I also didn’t get a strong impression of Kay or any of the characters she met during the three sections I played. Perhaps Ubisoft is going for more of a blank slate for Kay to make her easier to connect to for more people, but even so, Star Wars lives and dies by its characters and it’s difficult to feel excited for Outlaws when I played the game for nearly an hour and didn’t really relate to anyone. It’s an odd miss for Ubisoft, which usually develops games that are hit-or-miss for a lot of people but–at least for the story-driven ones–tend to have a handful of fairly memorable characters. Granted, Outlaws still could. But the sections I played through don’t suggest that to be the case.
The aspect of my time with Star Wars Outlaws that stands out to me the most is just how much my preview experience reminded me of previewing 2022’s Saints Row, a game that paints over half-baked systems and average storytelling with the trappings of a franchise I love. Outlaws so far feels exactly the same, using the imagery and sounds of Star Wars to disguise an otherwise mediocre game. Maybe the full release of Outlaws will surprise me in a way the full release of Saints Row didn’t, but I have serious misgivings about Outlaws that I didn’t have prior to playing it. The full game could be fantastic, but if so, this preview didn’t sell me on it.
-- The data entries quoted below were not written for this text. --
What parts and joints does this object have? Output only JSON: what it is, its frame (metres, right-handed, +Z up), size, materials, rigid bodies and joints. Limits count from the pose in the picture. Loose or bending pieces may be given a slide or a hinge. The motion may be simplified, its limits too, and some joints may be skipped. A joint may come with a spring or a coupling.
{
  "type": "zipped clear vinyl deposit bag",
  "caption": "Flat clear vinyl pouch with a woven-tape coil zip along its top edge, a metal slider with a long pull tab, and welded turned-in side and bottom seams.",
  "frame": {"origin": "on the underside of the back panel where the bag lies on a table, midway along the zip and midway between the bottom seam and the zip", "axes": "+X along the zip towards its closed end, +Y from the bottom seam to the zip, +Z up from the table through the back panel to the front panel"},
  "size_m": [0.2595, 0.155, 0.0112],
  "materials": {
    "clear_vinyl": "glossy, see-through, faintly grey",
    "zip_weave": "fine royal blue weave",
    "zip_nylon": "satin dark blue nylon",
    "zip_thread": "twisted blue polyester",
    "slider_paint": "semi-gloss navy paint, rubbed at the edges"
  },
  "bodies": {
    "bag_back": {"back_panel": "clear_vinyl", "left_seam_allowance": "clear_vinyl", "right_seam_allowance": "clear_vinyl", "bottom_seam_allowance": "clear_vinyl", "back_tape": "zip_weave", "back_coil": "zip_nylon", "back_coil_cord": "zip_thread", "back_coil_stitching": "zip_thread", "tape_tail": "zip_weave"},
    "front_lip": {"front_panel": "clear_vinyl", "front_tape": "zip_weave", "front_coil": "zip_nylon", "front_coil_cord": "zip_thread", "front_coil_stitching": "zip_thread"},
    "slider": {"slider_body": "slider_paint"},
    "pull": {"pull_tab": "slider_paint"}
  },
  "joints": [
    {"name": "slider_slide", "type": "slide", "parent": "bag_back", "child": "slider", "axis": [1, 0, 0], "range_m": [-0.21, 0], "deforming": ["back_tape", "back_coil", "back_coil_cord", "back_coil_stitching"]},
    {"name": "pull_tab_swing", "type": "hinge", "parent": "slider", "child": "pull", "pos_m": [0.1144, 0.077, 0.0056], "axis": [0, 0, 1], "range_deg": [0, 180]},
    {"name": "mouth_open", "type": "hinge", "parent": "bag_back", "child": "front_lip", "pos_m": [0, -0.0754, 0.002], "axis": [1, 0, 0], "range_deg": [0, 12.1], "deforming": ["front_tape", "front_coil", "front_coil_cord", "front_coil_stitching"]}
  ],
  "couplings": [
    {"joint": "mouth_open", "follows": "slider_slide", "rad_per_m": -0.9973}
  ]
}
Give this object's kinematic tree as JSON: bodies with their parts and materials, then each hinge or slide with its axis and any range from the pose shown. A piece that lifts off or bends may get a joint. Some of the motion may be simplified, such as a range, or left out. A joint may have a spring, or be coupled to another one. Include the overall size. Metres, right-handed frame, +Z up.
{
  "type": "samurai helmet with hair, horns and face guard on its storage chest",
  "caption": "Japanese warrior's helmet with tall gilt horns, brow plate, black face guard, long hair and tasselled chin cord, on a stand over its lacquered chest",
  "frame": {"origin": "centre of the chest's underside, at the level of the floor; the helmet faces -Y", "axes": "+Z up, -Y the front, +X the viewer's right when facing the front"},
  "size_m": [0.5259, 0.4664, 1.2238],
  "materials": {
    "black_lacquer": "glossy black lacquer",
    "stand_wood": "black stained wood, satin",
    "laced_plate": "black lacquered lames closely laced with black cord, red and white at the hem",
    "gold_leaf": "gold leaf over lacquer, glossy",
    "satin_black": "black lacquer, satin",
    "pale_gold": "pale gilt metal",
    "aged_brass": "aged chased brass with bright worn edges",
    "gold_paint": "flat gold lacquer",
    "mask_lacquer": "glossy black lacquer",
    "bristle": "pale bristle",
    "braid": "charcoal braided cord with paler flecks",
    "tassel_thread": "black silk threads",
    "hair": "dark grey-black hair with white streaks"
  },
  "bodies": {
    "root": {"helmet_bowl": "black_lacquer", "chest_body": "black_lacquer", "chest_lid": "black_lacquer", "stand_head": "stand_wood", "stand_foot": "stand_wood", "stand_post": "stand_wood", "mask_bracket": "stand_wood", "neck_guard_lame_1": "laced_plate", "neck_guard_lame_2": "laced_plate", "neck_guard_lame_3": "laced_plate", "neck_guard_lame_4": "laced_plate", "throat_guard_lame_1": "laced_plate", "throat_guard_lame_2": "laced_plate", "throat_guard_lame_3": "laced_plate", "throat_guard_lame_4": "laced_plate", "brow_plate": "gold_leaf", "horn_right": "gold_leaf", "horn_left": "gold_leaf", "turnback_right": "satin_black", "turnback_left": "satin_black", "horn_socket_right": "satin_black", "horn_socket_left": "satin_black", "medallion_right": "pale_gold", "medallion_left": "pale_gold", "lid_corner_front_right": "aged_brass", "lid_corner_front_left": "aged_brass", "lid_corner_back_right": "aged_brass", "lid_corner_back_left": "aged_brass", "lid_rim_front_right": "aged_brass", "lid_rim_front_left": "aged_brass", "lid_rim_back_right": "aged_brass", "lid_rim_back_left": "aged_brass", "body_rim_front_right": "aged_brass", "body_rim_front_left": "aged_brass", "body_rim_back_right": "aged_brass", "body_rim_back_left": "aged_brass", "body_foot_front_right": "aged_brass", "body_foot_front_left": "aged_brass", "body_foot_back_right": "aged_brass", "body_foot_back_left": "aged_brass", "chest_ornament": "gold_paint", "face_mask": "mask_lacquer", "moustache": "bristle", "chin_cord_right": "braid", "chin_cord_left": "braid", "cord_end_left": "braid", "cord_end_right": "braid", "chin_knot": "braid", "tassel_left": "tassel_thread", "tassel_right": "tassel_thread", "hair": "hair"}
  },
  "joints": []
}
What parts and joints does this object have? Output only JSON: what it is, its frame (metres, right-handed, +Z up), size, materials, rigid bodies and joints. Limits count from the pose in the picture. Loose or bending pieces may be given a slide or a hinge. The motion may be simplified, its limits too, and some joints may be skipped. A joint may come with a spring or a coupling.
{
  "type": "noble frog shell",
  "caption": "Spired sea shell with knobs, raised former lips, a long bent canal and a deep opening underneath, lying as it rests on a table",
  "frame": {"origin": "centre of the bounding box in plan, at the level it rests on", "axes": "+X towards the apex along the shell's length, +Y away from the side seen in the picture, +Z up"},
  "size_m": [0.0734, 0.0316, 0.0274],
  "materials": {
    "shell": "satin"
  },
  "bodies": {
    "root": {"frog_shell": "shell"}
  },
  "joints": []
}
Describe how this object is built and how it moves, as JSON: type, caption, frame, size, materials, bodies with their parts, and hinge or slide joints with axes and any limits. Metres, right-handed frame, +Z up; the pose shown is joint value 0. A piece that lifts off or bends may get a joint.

As one final addendum, what I played at Summer Game Fest did not look anything at all like what was shown off during Ubisoft Forward–that gameplay seems way more exciting and appropriate for a Star Wars game about a smuggler struggling to survive during the height of the Galactic Empire. That gameplay showcase dives into how Kay can use her scrappiness to learn new skills that will aid her in a pinch while still highlighting her shortcomings as an easily overwhelmed flesh-and-blood human who is better off fleeing from a dangerous situation than sticking around. If Outlaws plays more like what we saw at Ubisoft Forward and less like what I actually got to play at SGF, I think it will prove to be an entertaining Star Wars game. Only time will tell which experience we’re going to get, though.
Star Wars Outlaws is set to launch for Xbox Series X|S, PS5, and PC on August 30.